The protections found in Title II of the CCA apply only if:

1. Both parents (either natural or adoptive) is or was a United States citizen whether by birth or naturalization
2. The non-citizen was residing permanently in the United States prior to turning 16 years old
3. The non-citizen reasonable believed they were a United States citizen

====Effective date for Title II of the CCA====

Unlike Title I, which took effect in 2001, the changes to the INA in Title II apply to anyone applying for a benefit or subject to prosecution on or after September 30, 1996.

== Adoptee Citizenship Act ==
The Adoptee Citizenship Act is a series of bills in the United States Congress, dating back to 2015, that attempt to remedy the lack of United States citizenship for thousands of intercountry adoptees who were adopted by United States citizens as children. The legislation, first introduced in 2015 and reintroduced in Congress in 2018, 2019, 2021, and 2024, amends the Child Citizenship Act of 2000 to close a loophole that has prevented adopted people from acquiring United States citizenship through their adoptive parents. Under the Child Citizenship Act, intercountry adopted children do not qualify for acquired citizenship through their adoptive parents if they were 18 years or older on February 27, 2001, the effective date of the act. If these adoptees never naturalized while they were children, they did not become United States citizens and remain at risk for deportation unless they naturalized later as adults.
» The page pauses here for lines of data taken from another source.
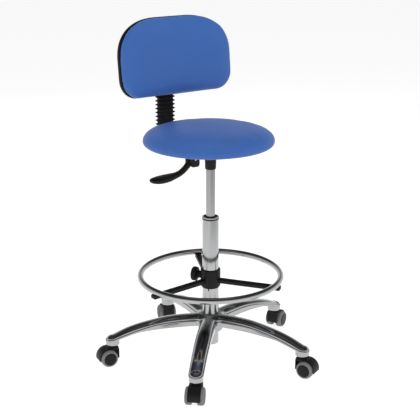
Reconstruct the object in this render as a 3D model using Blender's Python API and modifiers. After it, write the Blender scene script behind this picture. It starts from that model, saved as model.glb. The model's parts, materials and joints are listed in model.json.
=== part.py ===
"""A draughtsman's stool on casters: round seat, low back, foot ring and gas spring.

Metres, +Z up, floor at z = 0. The sitter faces -Y and the release lever is on the -X side.
Everything hangs from an empty on the column's axis, which stands a little off the origin so that
the whole stool is centred over it.
"""

import math

import bmesh
import bpy
from mathutils import Matrix, Vector

# ---- fits ------------------------------------------------------------------------------------
GAP = 0.0003                 # between two pieces that are fixed face to face
SLIDE = 0.0003               # round a shaft, sleeve or bar that slides or turns
REACH = 0.004                # how far a cutter runs past the face that it opens
STEPS = 32                   # facets of a turned piece
CHAMFER = 0.001              # small broken edge

# ---- where the column stands -----------------------------------------------------------------
COLUMN_X = -0.011
COLUMN_Y = -0.019

# ---- casters ---------------------------------------------------------------------------------
CASTER_HEADINGS = (-42.3, 23.5, 115.5, 163.0, -98.5)   # way each caster trails
TRAIL = 0.0185
WHEEL_RADIUS = 0.0265
WHEEL_WIDTH = 0.019
WHEEL_DOME = 0.006           # tread's edge to the wheel's outer face
WHEEL_CHAMFER = 0.001
WHEEL_STEPS = 24
HUBCAP_RADIUS = 0.0196
HUBCAP_DEPTH = 0.0008
AXLE_RADIUS = 0.004
AXLE_END = 0.005             # wheel material left beyond the axle's end
STEM_RADIUS = 0.0055
STEM_DEPTH = 0.017           # stem inside its boss
STEM_TAIL = 0.014            # stem below its collar
COLLAR_RADIUS = 0.011
COLLAR_HEIGHT = 0.003
WEB_WIDTH = 0.017
WEB_CLEARANCE = 0.0006       # wheel to web
WEB_EYE = 0.0095             # web's radius round the axle
WEB_SETBACK = 0.002          # web's lower edge from the wall's
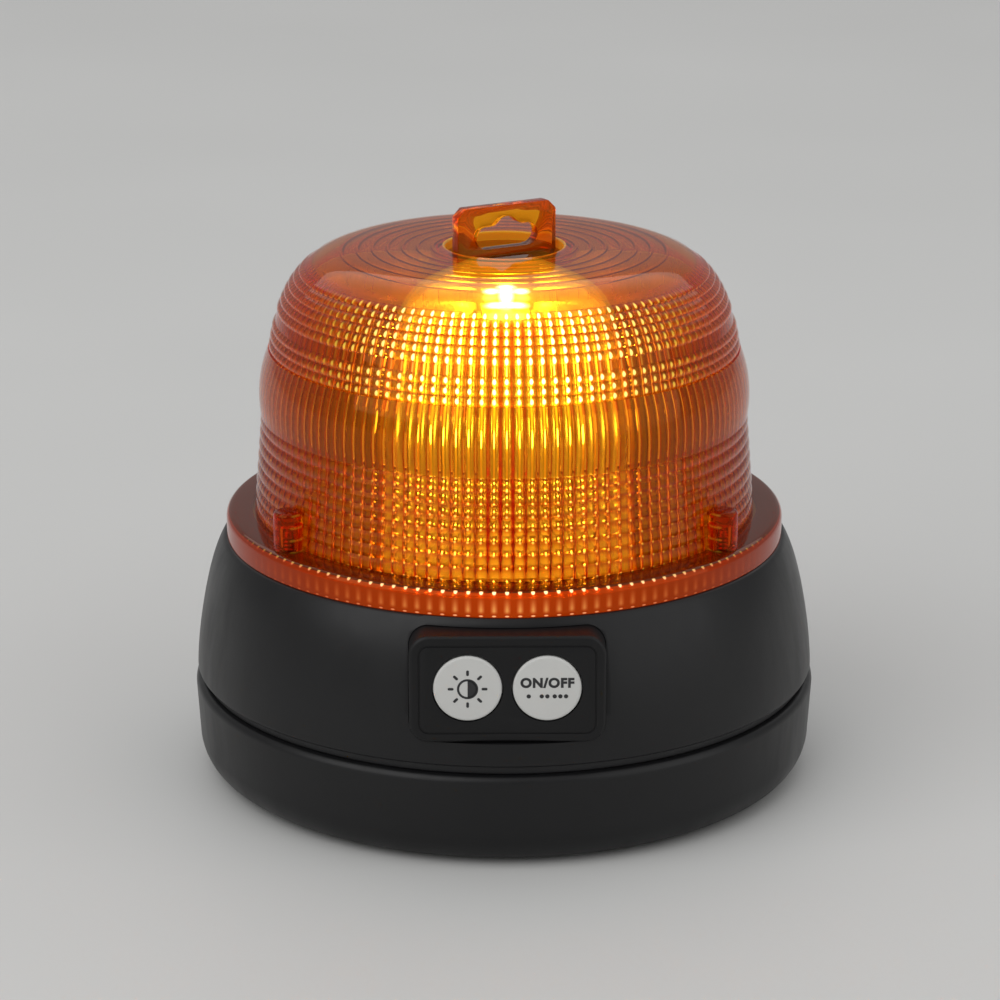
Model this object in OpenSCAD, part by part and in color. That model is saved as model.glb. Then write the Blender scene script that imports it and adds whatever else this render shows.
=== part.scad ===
// Battery warning beacon with an amber ribbed lens, a hang tab and a magnetic base.
// Millimetres. Z is up, the origin is the centre of the footprint on the table, and the
// push buttons face -Y. A bearing is an angle in plan from the front, turning towards +X.

/* [Lower housing] */
// Radius of the lower housing at its rim
base_r = 74.7; // [73:0.1:78]
// Height of the rim above the table
base_h = 22.7; // [22:0.1:25]
// Wall of the lower housing
base_wall = 2.4; // [1.8:0.1:3]
// Thickness of the floor
base_floor = 2.2; // [1.8:0.1:2.8]
// Gap that the foot ring leaves between the underside and the table
base_lift = 0.8; // [0.6:0.1:1]
// How much wider the rim is than the foot of the wall
base_draft = 0.7; // [0:0.1:1]
// Width of the rounded bottom corner
corner_w = 6.5; // [5.5:0.1:11]
// Wall of the posts around their screws
post_wall = 2; // [1.6:0.1:2.2]
// Height of the rounded bottom corner
corner_h = 8; // [7:0.5:13]
// Radius of the rim's outer edge
rim_round = 1.9; // [0.6:0.1:2.1]

/* [Seam] */
// Height of the seal between the two housings
seal_h = 2.2; // [1.6:0.1:2.8]
// Width of the seal
seal_w = 3.2; // [2.6:0.1:4]
// How far the seal lies behind the upper housing's face
seam_depth = 1.5; // [0.8:0.1:1.8]
// Height of the thick lip on each housing where the seal is squeezed
lip_h = 3; // [2:0.2:3.4]
// How far the lips reach in past the seal
lip_over = 0.4; // [0.2:0.1:0.8]

/* [Upper housing] */
// How far the upper housing lies behind the lower housing's rim
shell_step = 0.5; // [0:0.1:1]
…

In September 2025, Senator Mazie Hirono and US Representative Adam Smith introduced legislation titled The Protecting Adoptees and American Families Act, or the PAAF Act for short. While the title of the 2025 bill is different from previous legislation, the content and purpose of the PAAF Act is identical to prior versions of the Adoptee Citizenship Act.

== In popular culture ==

- Blue Bayou, a film written and directed by Justin Chon, depicts a Korean-American man who was adopted by a white family and is at risk for deportation because his parents did not file for his citizenship. The movie is based on true stories about interracial adoption, which is related to the Child Citizenship Act of 2000.